2. "The qin signifies restraint" 琴者禁也
Van Gulik, Lore, p. 42, translates the commentary on this famous saying not from Baihu Tong but from 風俗通義 Fengsu Tongyi (a longer passage, quoted above, is also translated by Van Gulik). His translation here is as follows (he does not include the Chinese original):

Qin means restraining. With this instrument licentiousness and falsehood are restrained, and the human hand is rectified.

Van Gulik goes on to say that the phrase "qin means restraint" is the basis for the Confucian teaching that the qin is an instrument for "nourishing the heart" (養心 yang xin). He then translates a passage from Mencius (Book VII, 35) commenting on this.

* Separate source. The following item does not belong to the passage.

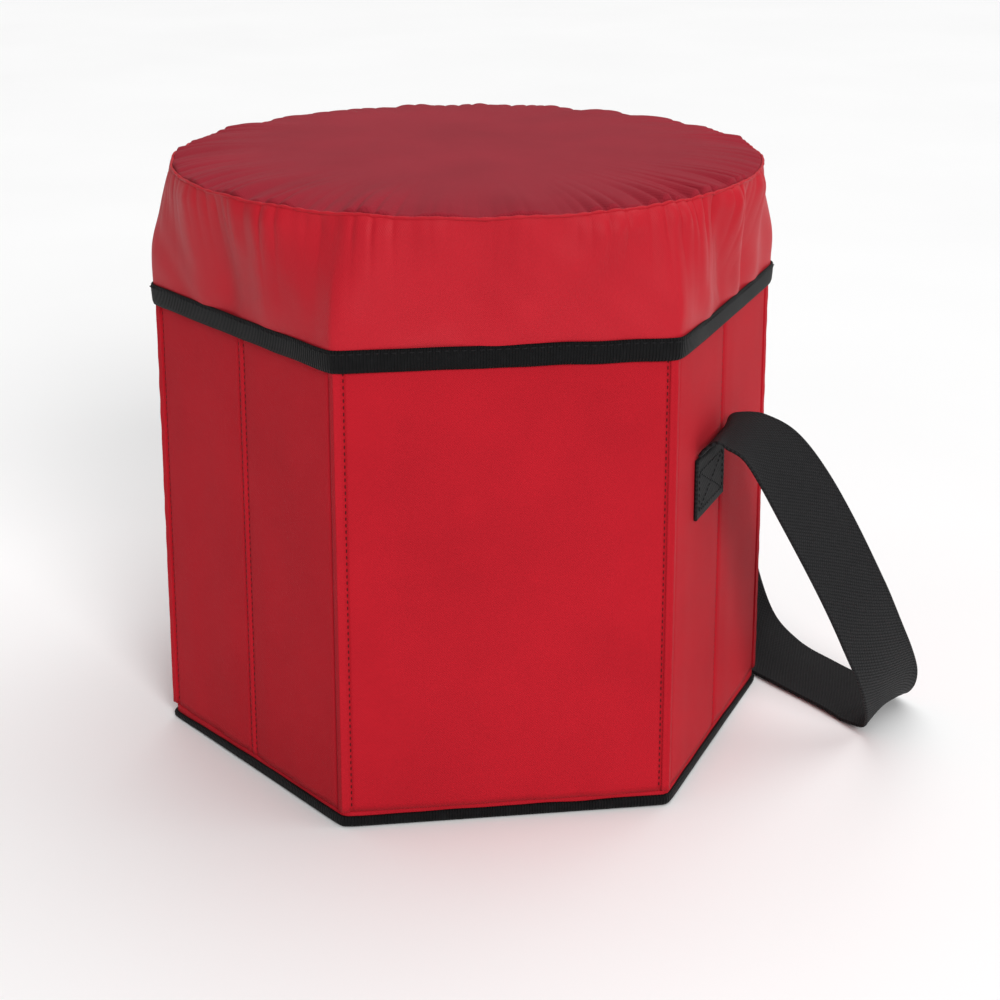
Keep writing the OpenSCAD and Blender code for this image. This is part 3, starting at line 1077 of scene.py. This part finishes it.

To nourish the heart there is nothing better than to make the desires few. Here is a man whose desires are few - in some things he may not be able to keep his heart, but they will be few. Here is a man whose desires are many - in some things he may be able to keep his heart, but they will be few.

"Thus," (adds Van Gulik), "the qin, through its capacity for restraining human passions, was a suitable instrument for everyone desiring to become the ideal statesman and ruler of the Confucianist school of thought, the Superior Man, the 君子 junzi."